Getting What You Wanted

Last night I performed a show with Los Improviachis.  We opened up for our friends in Pimprov and we did a very good, fun show.  Afterwards we took pictures with different people and I had someone come up to me say, "Did you host a show opening for such-and-such about a year ago at Second City?"

I thought for a minute.  "Yes," I responded. "Yes I did."

"I saw you that night and you were amazing," she replied immediately with a twinkle in her eye and genuine enthusiasm.  "You did such an amazing job hosting that I've wanted to tell you that ever since!"

I was dumbfounded.

I've spent a better part of the last 10 years trying to get some respect and some light-weight fame from doing improv/sketch comedy.  I dream of the day when I walk outside my cozy home and local people recognize me for the things I've done on stage, film, TV, and in the community.  Companies would try to reach out to offer me all kinds of incredible opportunities to raise their profile and mine because I've earned the privilege to do so.  People would start wanting to pay beaucoup bucks for the chance to see me in a show let alone try to get an opportunity to talk to me.  All of these things are big goals for me.

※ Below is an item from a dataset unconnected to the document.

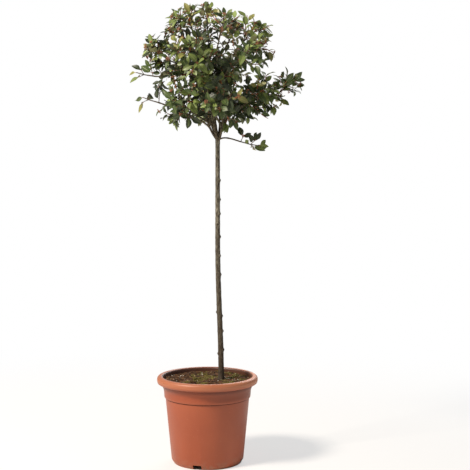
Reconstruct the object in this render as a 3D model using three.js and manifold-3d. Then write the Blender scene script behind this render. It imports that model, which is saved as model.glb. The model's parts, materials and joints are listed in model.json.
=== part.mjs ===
// A potted evergreen shrub trained as a standard: a clear stem that carries a loose round crown.
// Millimetres, +Z up. The origin is the middle of the pot's flat underside.
// Azimuth 0 is +X, the right-hand side seen from the front, and 90 is +Y, the back.
import * as THREE from "three";
import { mergeVertices } from "three/addons/utils/BufferGeometryUtils.js";
import Module from "manifold-3d";

const wasm = await Module();
wasm.setup();

const seatGap = 0.35; // between pieces that meet
const up = new THREE.Vector3(0, 0, 1);

const finishes = {
  pot: { color: 0xb5654a, roughness: 0.55, metalness: 0 },
  soil: { color: 0x4a4229, roughness: 1, metalness: 0 },
  bark: { color: 0x6f6653, roughness: 0.9, metalness: 0 },
  leaf: { color: 0x3f5a2c, roughness: 0.45, metalness: 0 },
};

const pot = {
  height: 283,
  wall: 3,
  floor: 4,
  footRadius: 110.5,
  chamferHeight: 12,
  baseRadius: 118.2,
  bodyTopRadius: 137.5,
  ledgeHeight: 214,
  ledgeDepth: 3.5,
  ledgeRise: 2,
  neckMiddleRadius: 142.4,
  neckMiddleHeight: 236,
  neckTopRadius: 147.5,
  neckTopHeight: 251,
  lipRadius: 165,
  lipInnerRadius: 145,
  lipBottom: 256,
  lipGrooveTop: 270,
  lipOuterRound: 9,
  lipInnerRound: 6,
  facets: 30,
  drains: 4,
  firstDrain: 253, // its azimuth
  drainWidth: 28,
  drainHeight: 12,
  drainDepth: 24,
};

const soil = {
  level: 269,
  sideGap: 0.5,
  rings: 4,
  lump: 2.2,
  waveLengths: [75, 88, 57], // along X, along Y and across both
  flatRadius: 34, // round the stem
  edgeFade: 20,
};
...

So, when I finally got a little recognition from this lovely lady for something I did artistically a year ago, I all of a suddenly got really warm, started blushing, put on a silly grin, and profusely thanked her all the while holding onto a feeling of hubris mixed with a bit of embarrassment and insecurity.  "This is what you wanted," I kept telling myself.  So, WHY DO I FEEL SO WEIRD?!!

How To Be Humble
In a segment on NPR's All Things Considered, Keegan Michael Key, an actor that I look up to and admire, made an interesting comment while promoting his new Netflix show "Friends From College" that really resonated with me:
On never believing he deserved success, and how that reflects a broader American tendency
I'm from the Midwest, so I always assumed: Well, I have to think badly of myself, because that's being humble. And where I'm from, you get points for being humble and you get an extra special big house in heaven. That's the rule, right? Now, you have these dirty dreams in the back of your mind: ... What if there was the first black James Bond, and it was me? You're going to hell. You're never allowed to dream that big.
Cot damn.  He's right.  I find myself trying to ruining these type of moment with my insecurities because I feel that if I fully enjoy them, I'd become a big-headed, arrogant jerk and start doing stupid things.  I was trying to be humble but I really just wanted to lose my head right there and start babbling like an idiot.  That strange governor that I enacted on my reactions was in full effect.

I'm gonna work on staying humble by being humble versus hating on myself.